▶ **Exercise**
Can you write out all of the material below, word for word?

▶ **Given material**

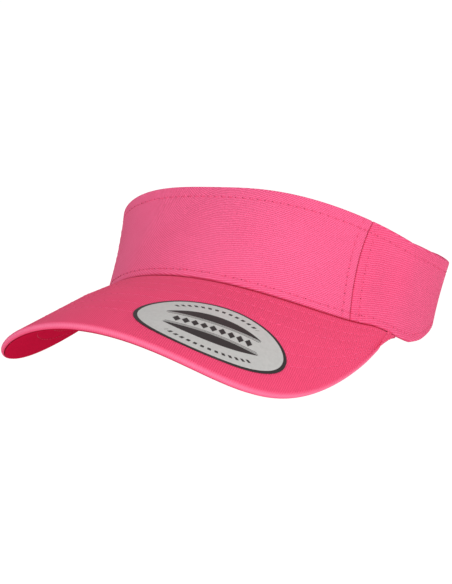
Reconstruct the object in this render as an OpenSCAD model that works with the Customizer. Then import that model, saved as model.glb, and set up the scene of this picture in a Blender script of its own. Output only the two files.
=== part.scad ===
// Sun visor: an open headband of cotton twill with a curved, stiffened brim and a
// hook-and-loop closure at the back. Millimetres. +Z is up, the front faces -Y and the
// wearer's left is +X. The visor stands on the rear of its band and the drooped sides of its
// brim. Places round the band are angles from the front: 90 is the wearer's left, 180 the rear.

/* [Headband outline] */
// Radius of the forehead arc
front_r = 80.5; // [70:0.5:95]
// Radius of the rear arc, which the closure strap slides round
rear_r = 69.5; // [60:0.5:82]
// Radius of the two temple arcs
side_r = 150; // [135:1:190]
// Distance between the centres of the front and rear arcs
arc_gap = 45; // [38:0.5:56]

/* [Headband height] */
// Height of the top edge at the front
top_front = 76.5; // [66:0.5:92]
// Height of the top edge at 45 degrees
top_quarter = 72.5; // [62:0.5:87]
// Height of the top edge at the temple
top_side = 46.5; // [40:0.5:56]
// Height that the top edge falls towards behind the temple
top_back = 27.5; // [24:0.5:33]
// Height of the band at the rear
rear_h = 31; // [26:0.5:37]

/* [Headband lean] */
// How far the top edge leans in at the front
lean_front = 33.5; // [28:0.5:40]
// How far the top edge leans in at 45 degrees
lean_quarter = 20; // [16:0.5:24]
// How far the top edge flares out at the temple
flare_side = 2.5; // [0:0.5:4]
// How far the top edge flares out at the rear
flare_rear = 8; // [5:0.5:9.5]
// Outward bulge of the forehead between its edges
bulge = 1.4; // [0:0.1:2]

/* [Panels] */
// Angle of the side seam at the bottom edge
seam_low = 56.5; // [50:0.5:62]
// Angle of the side seam at the top edge
seam_high = 70; // [63:0.5:76]
// Forward bow of the side seam, in degrees
seam_bow = 1.3; // [0:0.1:3]
// Angle at which the side panels end at the back
panel_end = 152; // [148:0.5:156]
// Thickness of the twill
twill_t = 0.8; // [0.6:0.1:1]
// Thickness of the stiff interlining
interlining_t = 0.6; // [0.4:0.1:0.8]
// Thickness of the lining
lining_t = 0.5; // [0.4:0.1:0.6]
// Depth of the lining below the outer face at the front
lining_depth = 1.7; // [1.7:0.1:2.2]

/* [Sweatband] */
// Height of the sweatband
sweatband_h = 28; // [22:1:30]
// Thickness of the sweatband cloth
sweatband_t = 0.8; // [0.6:0.1:1]
// Thickness of the foam behind it
foam_t = 1.8; // [1:0.1:2.2]
// Angle at which the sweatband ends
sweatband_end = 126; // [120:1:130]

/* [Brim] */
// Length of the brim at the middle, along its surface
brim_len = 65.5; // [55:0.5:79]
// Height of the brim where it meets the forehead
brim_z = 40; // [36:0.5:46]
// Downward tilt of the brim, in degrees
brim_tilt = 9; // [5:0.5:13]
// How much the brim's bend radius at the forehead exceeds the band's half width
bend_over = 15; // [13:0.5:38]
// Share of that radius lost at the tip of the brim
bend_taper = 0.1; // [0:0.01:0.14]
// Angle at which the brim runs out into the band
brim_end = 79; // [74:0.5:84]
// Thickness of the brim board
board_t = 1.8; // [1.4:0.1:2.2]
// Thickness of each brim cover
cover_t = 0.7; // [0.5:0.1:0.9]
// Rows of stitching on the brim
brim_rows = 6; // [3:1:8]

/* [Sticker] */
// Length of the oval sticker
sticker_l = 62; // [50:1:74]
// Width of the oval sticker
sticker_w = 35; // [29:1:42]
// Place of its centre across the brim, along the surface
sticker_x = 41; // [30:1:44]
// Place of its centre forward of the forehead
sticker_v = 36.5; // [34:0.5:40]
// Turn of its long axis back towards the temple, in degrees
sticker_turn = 22.5; // [0:0.5:30]
// Thickness of the sticker
sticker_t = 0.2; // [0.1:0.05:0.3]

/* [Closure] */
// Width of the straps
strap_w = 27; // [22:0.5:28]
// Thickness of the straps
strap_t = 1.1; // [0.8:0.1:1.3]
// Clearance between the strap and what it slides on
strap_gap = 0.4; // [0.3:0.05:0.5]
// Thickness of the hook tape
hook_t = 0.6; // [0.4:0.1:0.8]
// Thickness of the loop tape
loop_t = 0.7; // [0.5:0.1:0.9]
// Angle of the hook strap's hidden root
strap_root = 136; // [134:0.5:138]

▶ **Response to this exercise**
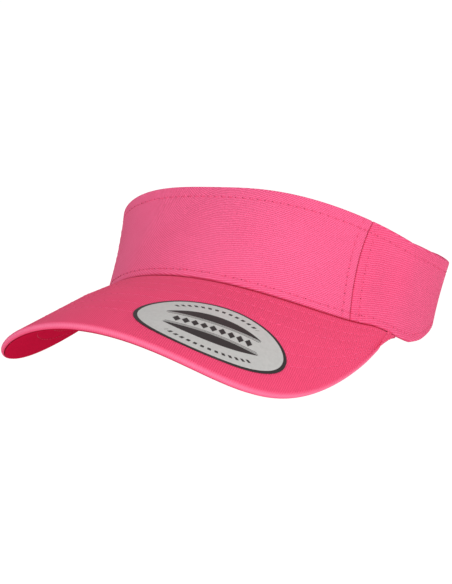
Reconstruct the object in this render as an OpenSCAD model that works with the Customizer. Then import that model, saved as model.glb, and set up the scene of this picture in a Blender script of its own. Output only the two files.
=== part.scad ===
// Sun visor: an open headband of cotton twill with a curved, stiffened brim and a
// hook-and-loop closure at the back. Millimetres. +Z is up, the front faces -Y and the
// wearer's left is +X. The visor stands on the rear of its band and the drooped sides of its
// brim. Places round the band are angles from the front: 90 is the wearer's left, 180 the rear.

/* [Headband outline] */
// Radius of the forehead arc
front_r = 80.5; // [70:0.5:95]
// Radius of the rear arc, which the closure strap slides round
rear_r = 69.5; // [60:0.5:82]
// Radius of the two temple arcs
side_r = 150; // [135:1:190]
// Distance between the centres of the front and rear arcs
arc_gap = 45; // [38:0.5:56]

/* [Headband height] */
// Height of the top edge at the front
top_front = 76.5; // [66:0.5:92]
// Height of the top edge at 45 degrees
top_quarter = 72.5; // [62:0.5:87]
// Height of the top edge at the temple
top_side = 46.5; // [40:0.5:56]
// Height that the top edge falls towards behind the temple
top_back = 27.5; // [24:0.5:33]
// Height of the band at the rear
rear_h = 31; // [26:0.5:37]

/* [Headband lean] */
// How far the top edge leans in at the front
lean_front = 33.5; // [28:0.5:40]
// How far the top edge leans in at 45 degrees
lean_quarter = 20; // [16:0.5:24]
// How far the top edge flares out at the temple
flare_side = 2.5; // [0:0.5:4]
// How far the top edge flares out at the rear
flare_rear = 8; // [5:0.5:9.5]
// Outward bulge of the forehead between its edges
bulge = 1.4; // [0:0.1:2]

/* [Panels] */
// Angle of the side seam at the bottom edge
seam_low = 56.5; // [50:0.5:62]
// Angle of the side seam at the top edge
seam_high = 70; // [63:0.5:76]
// Forward bow of the side seam, in degrees
seam_bow = 1.3; // [0:0.1:3]
// Angle at which the side panels end at the back
panel_end = 152; // [148:0.5:156]
// Thickness of the twill
twill_t = 0.8; // [0.6:0.1:1]
// Thickness of the stiff interlining
interlining_t = 0.6; // [0.4:0.1:0.8]
// Thickness of the lining
lining_t = 0.5; // [0.4:0.1:0.6]
// Depth of the lining below the outer face at the front
lining_depth = 1.7; // [1.7:0.1:2.2]

/* [Sweatband] */
// Height of the sweatband
sweatband_h = 28; // [22:1:30]
// Thickness of the sweatband cloth
sweatband_t = 0.8; // [0.6:0.1:1]
// Thickness of the foam behind it
foam_t = 1.8; // [1:0.1:2.2]
// Angle at which the sweatband ends
sweatband_end = 126; // [120:1:130]

/* [Brim] */
// Length of the brim at the middle, along its surface
brim_len = 65.5; // [55:0.5:79]
// Height of the brim where it meets the forehead
brim_z = 40; // [36:0.5:46]
// Downward tilt of the brim, in degrees
brim_tilt = 9; // [5:0.5:13]
// How much the brim's bend radius at the forehead exceeds the band's half width
bend_over = 15; // [13:0.5:38]
// Share of that radius lost at the tip of the brim
bend_taper = 0.1; // [0:0.01:0.14]
// Angle at which the brim runs out into the band
brim_end = 79; // [74:0.5:84]
// Thickness of the brim board
board_t = 1.8; // [1.4:0.1:2.2]
// Thickness of each brim cover
cover_t = 0.7; // [0.5:0.1:0.9]
// Rows of stitching on the brim
brim_rows = 6; // [3:1:8]

/* [Sticker] */
// Length of the oval sticker
sticker_l = 62; // [50:1:74]
// Width of the oval sticker
sticker_w = 35; // [29:1:42]
// Place of its centre across the brim, along the surface
sticker_x = 41; // [30:1:44]
// Place of its centre forward of the forehead
sticker_v = 36.5; // [34:0.5:40]
// Turn of its long axis back towards the temple, in degrees
sticker_turn = 22.5; // [0:0.5:30]
// Thickness of the sticker
sticker_t = 0.2; // [0.1:0.05:0.3]

/* [Closure] */
// Width of the straps
strap_w = 27; // [22:0.5:28]
// Thickness of the straps
strap_t = 1.1; // [0.8:0.1:1.3]
// Clearance between the strap and what it slides on
strap_gap = 0.4; // [0.3:0.05:0.5]
// Thickness of the hook tape
hook_t = 0.6; // [0.4:0.1:0.8]
// Thickness of the loop tape
loop_t = 0.7; // [0.5:0.1:0.9]
// Angle of the hook strap's hidden root
strap_root = 136; // [134:0.5:138]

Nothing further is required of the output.